Tucker also expressed frustration with the government’s role in expanded Israeli settlements in the West Bank. In September, a senior U.N. official said the expanded settlements violate international law.

“I’m angry with the government for letting the settlers in the West Bank get away with what they’ve gotten away with,” she said. “It’s terrible. They’re taking Palestinian land. They have no business.”

Tucker said her daughter has worked to oppose the settlements through Americans for Peace Now, a movement focused on Israeli-Palestinian relations.

She said the Israeli government’s preoccupation with protecting settlers in the West Bank may have left people in areas bordering Gaza vulnerable to attack, including the groom’s brother killed at the music festival.

Fading hopes for peace

Tucker said she, like many others in her congregation, hopes for a peaceful two-state solution, but she said she doubts it will happen soon.

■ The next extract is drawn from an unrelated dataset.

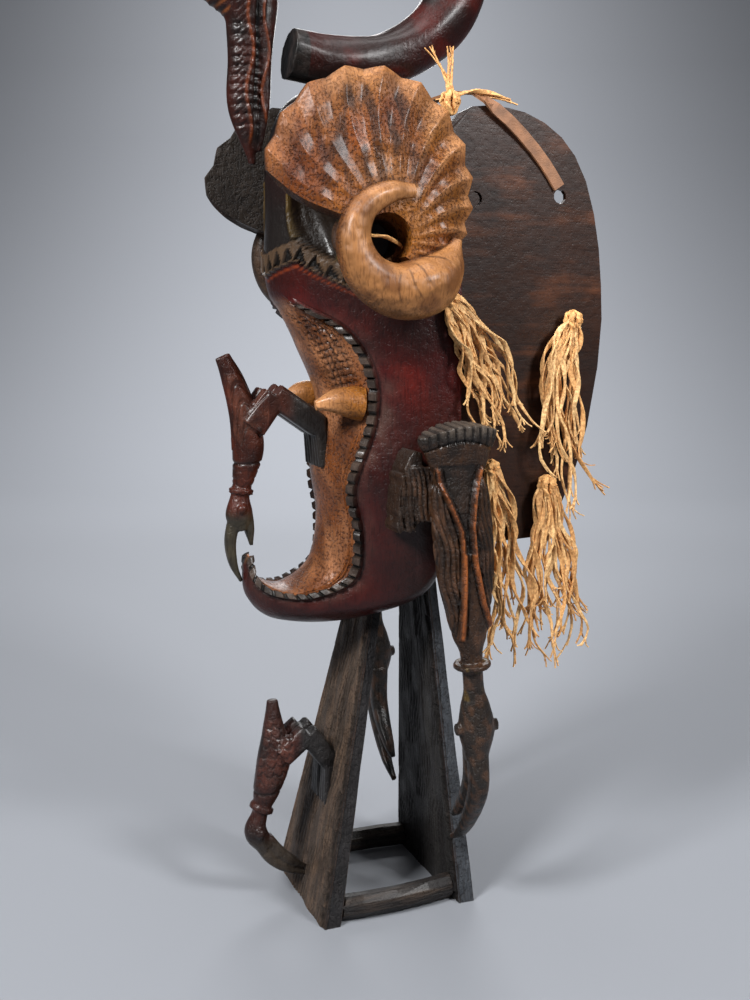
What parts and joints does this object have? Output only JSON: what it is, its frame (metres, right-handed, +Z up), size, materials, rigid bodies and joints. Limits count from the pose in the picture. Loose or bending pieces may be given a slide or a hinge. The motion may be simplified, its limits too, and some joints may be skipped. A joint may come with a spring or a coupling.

“Everyone deserves a piece of the land,” she said.

On Jan. 20, Israeli Prime Minister Benjamin Netanyahu said he does not support a Palestinian state in Gaza.

Tucker highlighted the case of Israeli volunteers who, as reported by the BBC, used to drive sick Palestinians from Gaza through checkpoints to medical appointments in Israel, before that became impossible due to heavy Israeli airstrikes in the besieged enclave.

Four of about 1,000 volunteers were killed Oct. 7 when Hamas militants attacked their kibbutzim in southern Israel.

“They were peaceniks,” Tucker said. “They were innocent people trying to live their lives and farm who one morning woke up to hell.”